2x 4-lane MIPI CIS-2 RX are included in the AM68A. Two high-resolution (for example, 12MP) cameras can be directly connected to CSI-2 RX ports, and captured and preprocessed by VPAC. Capturing eight 2MP cameras is possible via MIPI CSI-2 4-to-1 aggregators.
BXS-4-64 GPU offers up to 50 Giga Floating-point Operations per Second (GFLOPS) to enable dynamic 2D and 3D rendering for enhanced viewing applications.
Display Sub-System (DSS) supports multiple displays with the flexibility to interface with different panel types such as eDP, DSP, and DPI.
Improved memory architecture and high-speed interfaces improve the system throughput by enabling high utilization of cores and HWAs. The AM68A supports up to 34 Giga Bytes Per Second (GBps) DDR memory bandwidth.

Figure 2-1 AM68A Block Diagram With Subsystems

Deep learning inference efficiency is crucial for the performance of an edge AI system. As the Performance and efficiency benchmarking with TDA4 Edge AI processors application note shows, MMA-based deep learning inference is 60% more efficient than a GPU-based one in terms of FPS or TOPS. The optimized network models for C7xMMA are also provided by the TI Model Zoo⁽³⁾, which is a large collection of DNN models optimized for C7xMMA for various computer vision tasks. The models include popular image classification, 2D and 3D object detection, semantic segmentation, and 6D pose estimation models. Table 2-1 shows the 8-bit fixed-point inference performances on AM68A for several models in the TI Model Zoo.
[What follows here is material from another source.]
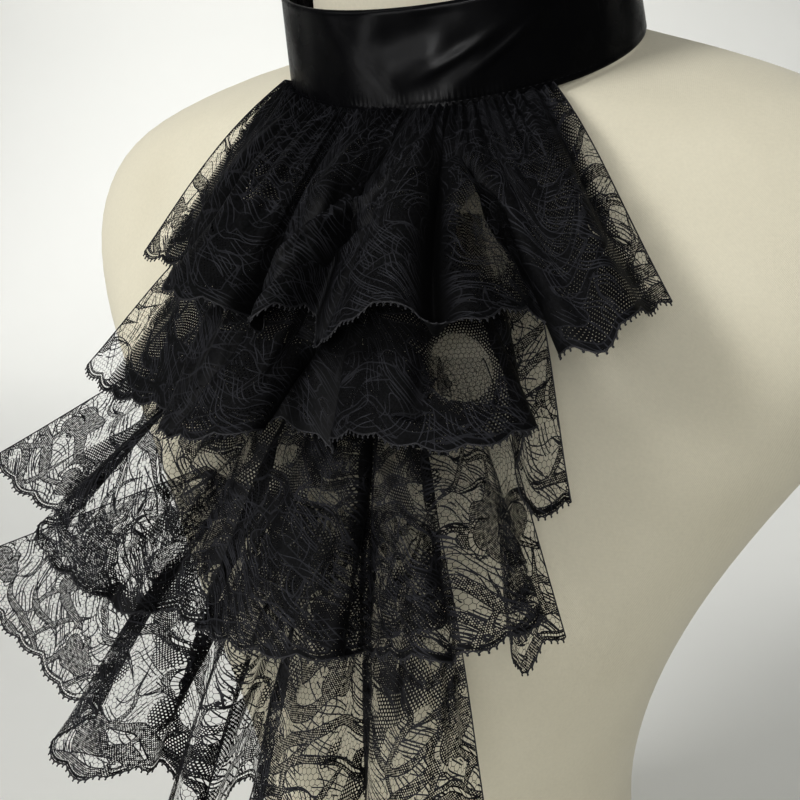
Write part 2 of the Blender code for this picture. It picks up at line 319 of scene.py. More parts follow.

Table 2-1 Inference Performances of Classification, Object Detection, and Semantic Segmentation Models on AM68A

Task	Model	Image Resolution	Frame Rate (fps)	Accuracy (%)
Classification	mobileNetV2-tv	224 × 224	500	70.27⁽¹⁾
Object detection	ssdLite-mobDet-DSP-coco	320 × 320	218	34.64⁽²⁾
Object detection	yolox-nano-lite-mmdet-coco	416 × 416	268	18.96⁽²⁾
Semantic segmentation	deeplabv3lite-mobv2-cocoseq21	512 × 512	120	55.47⁽³⁾
Semantic segmentation	deeplabv3lite-regnetx800mf-cocoseq21	512 × 512	58	60.62⁽³⁾

(1) TOP-1 accuracy

(2) mAP 50-95

(3) mIoU

The multicore heterogeneous architecture of the AM68A provides flexibility to optimize the performance of edge AI system for various applications by utilizing suitable programmable cores or HWAs for particular tasks. For example, computationally intense deep learning (DL) inference can run on MMA with enhanced DL models, and vision processing, video encoding and decoding can be offloaded to VPAC3 and hardware-accelerated video codec for the best performance. Other functional blocks can be programmed in A72 or C7x. Section 3 describes in detail how edge AI systems can be built on the AM68A for various industrial (non-automotive) use cases.